◆ Task goal: Reproduce all of the material word for word.

◆ Data lines:
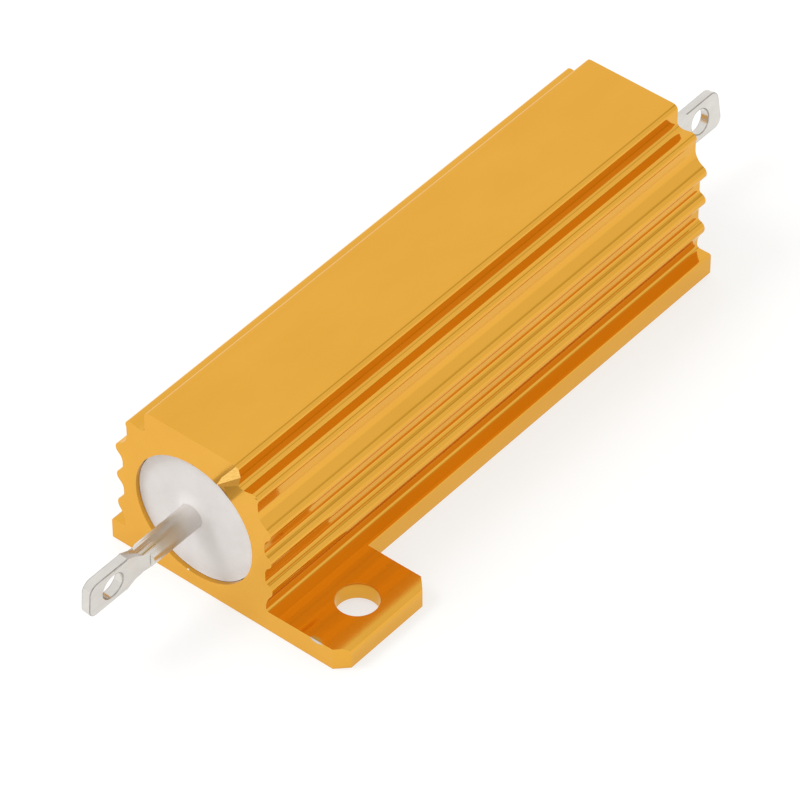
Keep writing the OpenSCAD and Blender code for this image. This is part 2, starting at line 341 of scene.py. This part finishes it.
# ---------- Cement filling ----------
# White silicone cement, cast round the wound core through the bore. It sets matt, a little
# below the housing's ends, and creeps up each pin and the wall of the bore.
bore_diameter = 10.9 * mm
housing_length = 50 * mm
seal_recess = 0.45 * mm
pin_radius = 1.0 * mm
pin_clearance = 0.01 * mm
head_radius = 1.6 * mm
cap_wall = 20.32 * mm + cast_gap
head_end = 20.92 * mm + cast_gap
pocket_radius = 3.95 * mm
pocket_end = 17.47 * mm
pin_rise, pin_rise_width = 0.5 * mm, 0.4 * mm
wall_rise, wall_rise_width = 0.10 * mm, 0.18 * mm
calm_rim = 0.5 * mm
swells_per_metre, swell_height = 450, 0.05 * mm
ripples_per_metre, ripple_height = 1500, 0.012 * mm
face_rings = 33
points_round = 128
near_pin = Vector((0.2 * mm, bore_height + 0.3 * mm))
far_pin = Vector((-0.4 * mm, bore_height - 0.85 * mm))
axis = Vector((0, bore_height))
fill_radius = bore_diameter / 2 - cast_gap


def ring(x, centre, radius):
    """A ring of points square to the bore."""
    around = [2 * math.pi * k / points_round for k in range(points_round)]
    return [Vector((x, centre[0] + radius * math.cos(a), centre[1] + radius * math.sin(a))) for a in around]


def set_face(end, pin):
    """The set surface at one end, from the wall of the bore in to the pin."""
    rings = []
    for k in range(face_rings):
        inward = 0.5 - 0.5 * math.cos(math.pi * k / (face_rings - 1))
        radius = fill_radius + (pin_radius + pin_clearance - fill_radius) * inward
        row = ring(0, axis.lerp(pin, inward), radius)
        for p in row:
            off_pin = (Vector((p.y, p.z)) - pin).length - pin_radius
            off_wall = fill_radius - (Vector((p.y, p.z)) - axis).length
            climb = pin_rise * math.exp(-off_pin / pin_rise_width)
            climb += wall_rise * math.exp(-off_wall / wall_rise_width)
            swell = noise.noise(p * swells_per_metre + Vector((end * 7, 0, 0))) * swell_height
            ripple = noise.noise(p * ripples_per_metre + Vector((end * 3, 5, 0))) * ripple_height
            uneven = (swell + ripple) * min(1, off_wall / calm_rim)
            p.x = end * (housing_length / 2 - seal_recess + climb + uneven)
        rings.append(row)
    return rings


def hollow(end, pin):
    """The rings round one end of the element, from the pin in to the winding, a cast gap off it."""
    outline = [(head_end, pin, pin_radius), (head_end, pin, head_radius), (cap_wall, pin, head_radius),
               (cap_wall, axis, core_radius), (pocket_end, axis, core_radius),
               (pocket_end, axis, pocket_radius)]
    return [ring(element_shift + end * x, centre, radius + cast_gap) for x, centre, radius in outline]


rings = set_face(-1, near_pin) + hollow(-1, near_pin)
rings += reversed(set_face(1, far_pin) + hollow(1, far_pin))
form = bmesh.new()
grid = [[form.verts.new(p) for p in row] for row in rings]
for row, following in zip(grid, grid[1:] + grid[:1]):
    for k in range(points_round):
        beside = (k + 1) % points_round
        form.faces.new((row[k], row[beside], following[beside], following[k]))
bmesh.ops.recalc_face_normals(form, faces=form.faces)
filling = placed("cement_filling", closed(form, "cement_filling"))
smoothed(filling, sharp=50)

cement, add, skin = shader("set_cement", (0.72, 0.68, 0.65), 0.0, 0.62)
cloudy = grain(add, 2.2 * mm, detail=3)
pores = grain(add, 0.16 * mm, detail=3)
feed(mottled(add, cloudy, (0.745, 0.715, 0.712), (0.695, 0.662, 0.656)), skin["Base Color"])
feed(between(add, pores, 0.5, 0.75), skin["Roughness"])
relief(add, skin, pores, 0.02 * mm, 0.7)
filling.data.materials.append(cement)
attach(filling, "root")
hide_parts("insulation")

# ---------- Housing ----------
# One aluminium extrusion, sawn to length, bored through and milled down to two lugs, which are
# drilled. It is deburred and anodised gold, and staked with a chisel once the filling is in.
# The sizes of its section and of what is machined are in mm and degrees.
top_height, top_width, top_round = 14.65, 8.7, 0.47
shoulder_width, crown_height, crown_inset, crown_radius = 12.4, 12.78, 0.5, 0.9
bead_radius, neck = 0.43, 6.13
valley_fillet, valley_run, valley_fall, valley_rise = 0.31, 0.33, 14, 11.5
valley_step, valley_lift = 0.08, 0.01
wall, sweep_radius, sweep_tilt = 6.66, 1.4, 28
rib_heights, rib_reach = (4.05, 6.82, 9.53), (7.3, 7.27, 7.26)
rib_radius, rib_fillet = 0.57, 0.3
under_radius, under_fillet = (0.9, 0.65, 0.65), (2.1, 0.95, 0.9)
foot_fillet, flange_thickness, brim = 0.28, 1.86, 1.94
flange_round, flange_turn, brim_inset, brim_round = 0.6, 55, 0.45, 0.12
base_width, flange_width = 16.0, 27.5
machined = {"Base Width": base_width, "Flange Width": flange_width, "Lug Length": 9.6,
            "End Bevel": 0.95, "Side Bevel": 0.8, "Hole Diameter": 3.3, "Hole Bevel": 0.4,
            "Hole X": 20.05, "Hole Y": 10.95}
milled_round, milled_sharp = 0.2, math.radians(60)
ledge_low, ledge_high = 1.5, 2.2
arris_round, arris_sharp, arris_low, arris_along = 0.045, math.radians(30), 2, 0.5


def arc(y, z, radius, start, stop, step=7.5):
    """Points round part of a circle in the section."""
    count = max(2, math.ceil(abs(stop - start) / step))
    around = [math.radians(start + (stop - start) * k / count) for k in range(count + 1)]
    return [(y + radius * math.cos(a), z + radius * math.sin(a)) for a in around]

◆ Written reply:
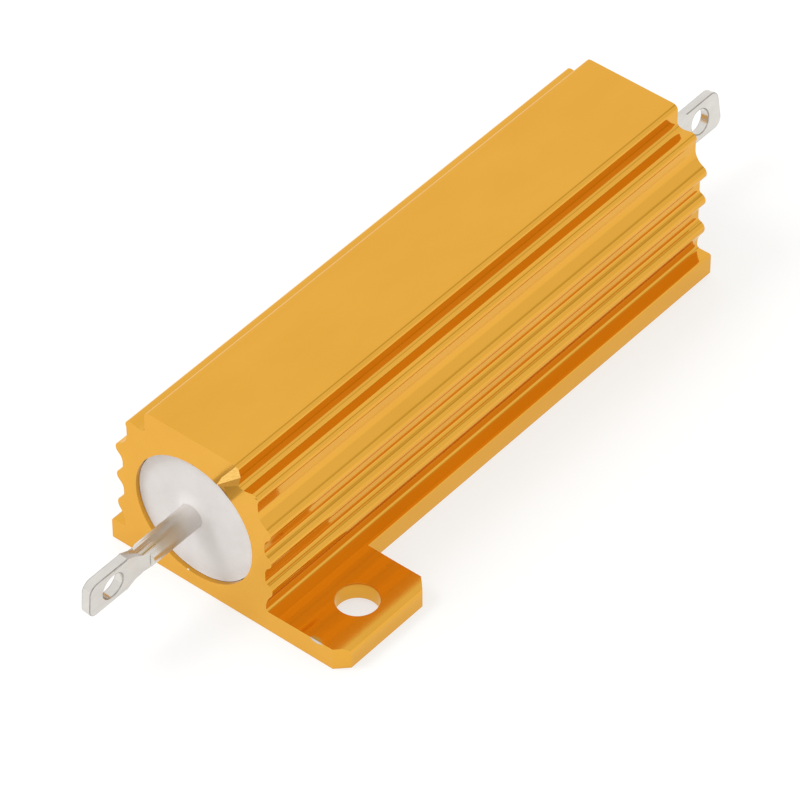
Keep writing the OpenSCAD and Blender code for this image. This is part 2, starting at line 341 of scene.py. This part finishes it.
# ---------- Cement filling ----------
# White silicone cement, cast round the wound core through the bore. It sets matt, a little
# below the housing's ends, and creeps up each pin and the wall of the bore.
bore_diameter = 10.9 * mm
housing_length = 50 * mm
seal_recess = 0.45 * mm
pin_radius = 1.0 * mm
pin_clearance = 0.01 * mm
head_radius = 1.6 * mm
cap_wall = 20.32 * mm + cast_gap
head_end = 20.92 * mm + cast_gap
pocket_radius = 3.95 * mm
pocket_end = 17.47 * mm
pin_rise, pin_rise_width = 0.5 * mm, 0.4 * mm
wall_rise, wall_rise_width = 0.10 * mm, 0.18 * mm
calm_rim = 0.5 * mm
swells_per_metre, swell_height = 450, 0.05 * mm
ripples_per_metre, ripple_height = 1500, 0.012 * mm
face_rings = 33
points_round = 128
near_pin = Vector((0.2 * mm, bore_height + 0.3 * mm))
far_pin = Vector((-0.4 * mm, bore_height - 0.85 * mm))
axis = Vector((0, bore_height))
fill_radius = bore_diameter / 2 - cast_gap


def ring(x, centre, radius):
    """A ring of points square to the bore."""
    around = [2 * math.pi * k / points_round for k in range(points_round)]
    return [Vector((x, centre[0] + radius * math.cos(a), centre[1] + radius * math.sin(a))) for a in around]


def set_face(end, pin):
    """The set surface at one end, from the wall of the bore in to the pin."""
    rings = []
    for k in range(face_rings):
        inward = 0.5 - 0.5 * math.cos(math.pi * k / (face_rings - 1))
        radius = fill_radius + (pin_radius + pin_clearance - fill_radius) * inward
        row = ring(0, axis.lerp(pin, inward), radius)
        for p in row:
            off_pin = (Vector((p.y, p.z)) - pin).length - pin_radius
            off_wall = fill_radius - (Vector((p.y, p.z)) - axis).length
            climb = pin_rise * math.exp(-off_pin / pin_rise_width)
            climb += wall_rise * math.exp(-off_wall / wall_rise_width)
            swell = noise.noise(p * swells_per_metre + Vector((end * 7, 0, 0))) * swell_height
            ripple = noise.noise(p * ripples_per_metre + Vector((end * 3, 5, 0))) * ripple_height
            uneven = (swell + ripple) * min(1, off_wall / calm_rim)
            p.x = end * (housing_length / 2 - seal_recess + climb + uneven)
        rings.append(row)
    return rings


def hollow(end, pin):
    """The rings round one end of the element, from the pin in to the winding, a cast gap off it."""
    outline = [(head_end, pin, pin_radius), (head_end, pin, head_radius), (cap_wall, pin, head_radius),
               (cap_wall, axis, core_radius), (pocket_end, axis, core_radius),
               (pocket_end, axis, pocket_radius)]
    return [ring(element_shift + end * x, centre, radius + cast_gap) for x, centre, radius in outline]


rings = set_face(-1, near_pin) + hollow(-1, near_pin)
rings += reversed(set_face(1, far_pin) + hollow(1, far_pin))
form = bmesh.new()
grid = [[form.verts.new(p) for p in row] for row in rings]
for row, following in zip(grid, grid[1:] + grid[:1]):
    for k in range(points_round):
        beside = (k + 1) % points_round
        form.faces.new((row[k], row[beside], following[beside], following[k]))
bmesh.ops.recalc_face_normals(form, faces=form.faces)
filling = placed("cement_filling", closed(form, "cement_filling"))
smoothed(filling, sharp=50)

cement, add, skin = shader("set_cement", (0.72, 0.68, 0.65), 0.0, 0.62)
cloudy = grain(add, 2.2 * mm, detail=3)
pores = grain(add, 0.16 * mm, detail=3)
feed(mottled(add, cloudy, (0.745, 0.715, 0.712), (0.695, 0.662, 0.656)), skin["Base Color"])
feed(between(add, pores, 0.5, 0.75), skin["Roughness"])
relief(add, skin, pores, 0.02 * mm, 0.7)
filling.data.materials.append(cement)
attach(filling, "root")
hide_parts("insulation")

# ---------- Housing ----------
# One aluminium extrusion, sawn to length, bored through and milled down to two lugs, which are
# drilled. It is deburred and anodised gold, and staked with a chisel once the filling is in.
# The sizes of its section and of what is machined are in mm and degrees.
top_height, top_width, top_round = 14.65, 8.7, 0.47
shoulder_width, crown_height, crown_inset, crown_radius = 12.4, 12.78, 0.5, 0.9
bead_radius, neck = 0.43, 6.13
valley_fillet, valley_run, valley_fall, valley_rise = 0.31, 0.33, 14, 11.5
valley_step, valley_lift = 0.08, 0.01
wall, sweep_radius, sweep_tilt = 6.66, 1.4, 28
rib_heights, rib_reach = (4.05, 6.82, 9.53), (7.3, 7.27, 7.26)
rib_radius, rib_fillet = 0.57, 0.3
under_radius, under_fillet = (0.9, 0.65, 0.65), (2.1, 0.95, 0.9)
foot_fillet, flange_thickness, brim = 0.28, 1.86, 1.94
flange_round, flange_turn, brim_inset, brim_round = 0.6, 55, 0.45, 0.12
base_width, flange_width = 16.0, 27.5
machined = {"Base Width": base_width, "Flange Width": flange_width, "Lug Length": 9.6,
            "End Bevel": 0.95, "Side Bevel": 0.8, "Hole Diameter": 3.3, "Hole Bevel": 0.4,
            "Hole X": 20.05, "Hole Y": 10.95}
milled_round, milled_sharp = 0.2, math.radians(60)
ledge_low, ledge_high = 1.5, 2.2
arris_round, arris_sharp, arris_low, arris_along = 0.045, math.radians(30), 2, 0.5


def arc(y, z, radius, start, stop, step=7.5):
    """Points round part of a circle in the section."""
    count = max(2, math.ceil(abs(stop - start) / step))
    around = [math.radians(start + (stop - start) * k / count) for k in range(count + 1)]
    return [(y + radius * math.cos(a), z + radius * math.sin(a)) for a in around]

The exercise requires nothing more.